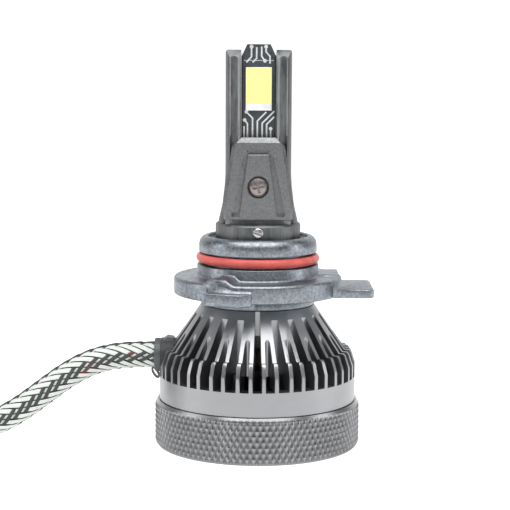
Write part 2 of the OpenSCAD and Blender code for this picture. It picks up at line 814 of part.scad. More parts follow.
module clamp_screws() {
    recess = [1.9, 0.42, 1.2];
    side_h = 0.45;
    slope_h = 0.4;
    head_top = screw_seat + side_h + slope_h;
    color("gainsboro")
        for (turn = [0, 180]) rotate([0, 0, turn])
            translate([0, 0, clamp_screw_z]) rotate([90, 0, 0])
                difference() {
                    union() {
                        translate([0, 0, fixed_gap]) cylinder(r = screw_r, h = screw_seat);
                        translate([0, 0, screw_seat]) cylinder(r = screw_head_r, h = side_h);
                        translate([0, 0, screw_seat + side_h])
                            cylinder(r1 = screw_head_r, r2 = screw_head_r - slope_h, h = slope_h);
                    }
                    for (turn = [0, 90]) rotate([0, 0, turn])
                        translate([0, 0, head_top]) cube(recess, center = true);
                }
}

// ---- Adapter ----
module adapter_turned() {
    low_edge = 0.3;
    top_edge = 0.4;
    crown = [0.25, 0.55];
    mouth_edge = [0.3, 0.1];
    rotate_extrude()
        polygon([[bore_r, adapter_bottom], [boss_r, adapter_bottom], [boss_r, flange_bottom],
            [flange_r - low_edge, flange_bottom], [flange_r, flange_bottom + low_edge],
            [flange_r, flange_top - top_edge], [flange_r - top_edge, flange_top],
            [barrel_r, flange_top], [barrel_r, groove_bottom], [groove_floor, groove_bottom],
            [groove_floor, groove_top], [spigot_r, groove_top], [spigot_r, spigot_top],
            [spigot_r - crown[0], spigot_top + crown[1]], [mouth_r + mouth_edge[0], mouth_z - mouth_edge[1]],
            [mouth_r, mouth_z], [mouth_r, shoulder_z], [bore_r, shoulder_z]]);
}
module lug(turn) {
    lug_t = 2.1;
    lug_z = flange_bottom - 0.35;
    proud = 1.5;
    root_y = -flange_r + 1.2;
    half_w = 3.85;
    face_start = -3.7;
    face_end = 2.4;
    rotate([0, 0, turn])
        translate([0, 0, lug_z])
            linear_extrude(lug_t)
                polygon([[-half_w, root_y], [face_start, -flange_r - proud], [face_end, -flange_r - proud],
                    [half_w, -flange_r + 0.1], [half_w, root_y]]);
}
module side_tab() {
    corner = 1;
    front_y = -6.6;
    width = 11.8;
    root_x = flange_r - 4;
    reach = tab_reach - root_x;
    translate([root_x, front_y, flange_bottom])
        linear_extrude(tab_t)
            union() {
                square([reach - corner, width]);
                translate([0, corner]) square([reach, width - 2 * corner]);
                for (y = [corner, width - corner]) translate([reach - corner, y]) circle(r = corner);
            }
}
module wave_pad(turn) {
    rise = 0.85;
    chord = 5.2;
    arc_r = (chord * chord / 4 + rise * rise) / (2 * rise);
    rotate([0, 0, turn])
        intersection() {
            translate([0, -barrel_r + 1, flange_top + rise - arc_r])
                rotate([90, 0, 0]) cylinder(r = arc_r, h = flange_r - barrel_r - 1);
            tube(flange_r - fixed_gap, bore_r + 1, flange_top - bite, rise + 1);
        }
}
module step_pad() {
    rise = 0.28;
    rim = 0.35;
    front_y = -1.7;
    width = 6.9;
    intersection() {
        tube(flange_r - rim, bore_r + 1, flange_top - bite, rise + bite);
        translate([bore_r, front_y, flange_bottom]) cube([flange_r, width, flange_t + rise + bite]);
    }
}
module adapter_ring() {
    color("silver")
        difference() {
            union() {
                adapter_turned();
                lug(-20);
                lug(160);
                side_tab();
                wave_pad(-28);
                step_pad();
            }
            translate([0, 0, adapter_bottom - bite]) cylinder(r = bore_r, h = flange_t + boss_h);
        }
}
module o_ring() {
    color([0.87, 0.38, 0.35])
        rotate_extrude()
            translate([seal_ring_r, groove_bottom + 0.1 + seal_r]) circle(r = seal_r);
}

// ---- Lead ----
module cord() {
    color("dimgray") swept_tube(cord_route, cord_r, 12);
}
module cord_coil() {
    color("dimgray")
        translate([coil_x, coil_y, 0])
            rotate_extrude()
                translate([coil_mean_r, cord_r])
                    union() {
                        square([coil_pitch, cord_d], center = true);
                        translate([-coil_pitch / 2, 0]) circle(r = cord_r);
                        translate([coil_pitch / 2, 0]) circle(r = cord_r);
                    }
}
module cord_tail() {
    color("dimgray") swept_tube(tail_route, cord_r, 12);
}
module at_plug() {
    translate([tail_end[0], tail_end[1] + 1, 0]) rotate([0, 0, 90]) children();
}
module plug_outline(width, height) {
    corner = height / 2;
    translate([-width / 2 + corner, 0]) circle(r = corner);
    translate([width / 2 - corner, 0]) circle(r = corner);
    translate([-width / 2 + corner, -corner]) square([width - 2 * corner, height]);
}
module plug_seal() {
    color("dimgray")
        at_plug() translate([0, 0, plug_seal_r]) rotate([0, 90, 0]) cylinder(r = plug_seal_r, h = seal_l);
}
module plug_shell() {
    inner_w = plug_w - 2 * plug_wall;
    inner_h = plug_h - 2 * plug_wall;
    color([0.12, 0.12, 0.13])
        at_plug() translate([seal_l, 0, plug_h / 2]) rotate([90, 0, 90])
            difference() {
                linear_extrude(plug_l) plug_outline(plug_w, plug_h);
                translate([0, 0, plug_l - socket_l])
                    linear_extrude(socket_l + bite) plug_outline(inner_w, inner_h);
            }
}
module plug_contacts() {
    blade = [plug_l * 0.4, 0.8, 2.4];
    spacing = 4.4;
    color("silver")
        at_plug() for (side = [-1, 1])
            translate([seal_l + plug_l - socket_l + blade[0] / 2, side * spacing / 2, plug_h / 2])
                cube(blade, center = true);
}

knurled_ring();
heat_sink();
cord_grommet();
cable_tie();
supply_leads();
driver_board();
driver_coil();
driver_capacitors();
driver_chips();
driver_screws();
led_wires();
fan_frame();
fan_bearings();
fan_board();
stator_core();
stator_coils();
fan_screws();
fan_rotor();
rotor_magnet();
fan_shaft();
shaft_clip();
lamp_stem();
locking_pins();
copper_core();
front_board();
rear_board();
front_led();
rear_led();
front_phosphor();
rear_phosphor();
front_clamp();
rear_clamp();
clamp_screws();
adapter_ring();
o_ring();
cord();
cord_coil();
cord_tail();
plug_seal();
plug_shell();
plug_contacts();
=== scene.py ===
"""An LED headlight bulb: its looks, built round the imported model."""

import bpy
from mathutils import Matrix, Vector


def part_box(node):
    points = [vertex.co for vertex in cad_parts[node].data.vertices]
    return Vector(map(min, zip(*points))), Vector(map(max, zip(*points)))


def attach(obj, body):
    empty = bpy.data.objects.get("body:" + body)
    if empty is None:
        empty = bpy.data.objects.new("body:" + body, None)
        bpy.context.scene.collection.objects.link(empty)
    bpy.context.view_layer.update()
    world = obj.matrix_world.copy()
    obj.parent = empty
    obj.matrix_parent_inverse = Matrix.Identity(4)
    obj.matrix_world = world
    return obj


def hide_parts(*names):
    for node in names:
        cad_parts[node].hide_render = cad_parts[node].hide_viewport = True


bl_info = {
    "name": "LED headlight bulb",
    "version": (1, 0, 0),
    "blender": (4, 5, 0),
    "location": "View3D > Sidebar > Bulb",
    "description": "Builds the finish of an LED headlight bulb round its packed frame",
    "category": "Object",
}

from math import cos, degrees, hypot, pi, radians, sin

import bmesh
import bpy
import numpy as np
from bpy.props import FloatProperty, FloatVectorProperty, IntProperty, PointerProperty
from mathutils import Matrix, Vector

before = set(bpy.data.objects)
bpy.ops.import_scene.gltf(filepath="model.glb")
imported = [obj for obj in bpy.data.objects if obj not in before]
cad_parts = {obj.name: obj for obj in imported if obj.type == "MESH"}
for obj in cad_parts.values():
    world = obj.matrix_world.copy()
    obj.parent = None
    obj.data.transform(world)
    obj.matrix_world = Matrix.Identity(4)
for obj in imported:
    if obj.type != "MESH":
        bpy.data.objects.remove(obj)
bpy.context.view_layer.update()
MM = 0.001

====

→ Aim of the task
Where a line holds the string "update", copy that line.

→ Completed exercise
    bpy.context.view_layer.update()
bpy.context.view_layer.update()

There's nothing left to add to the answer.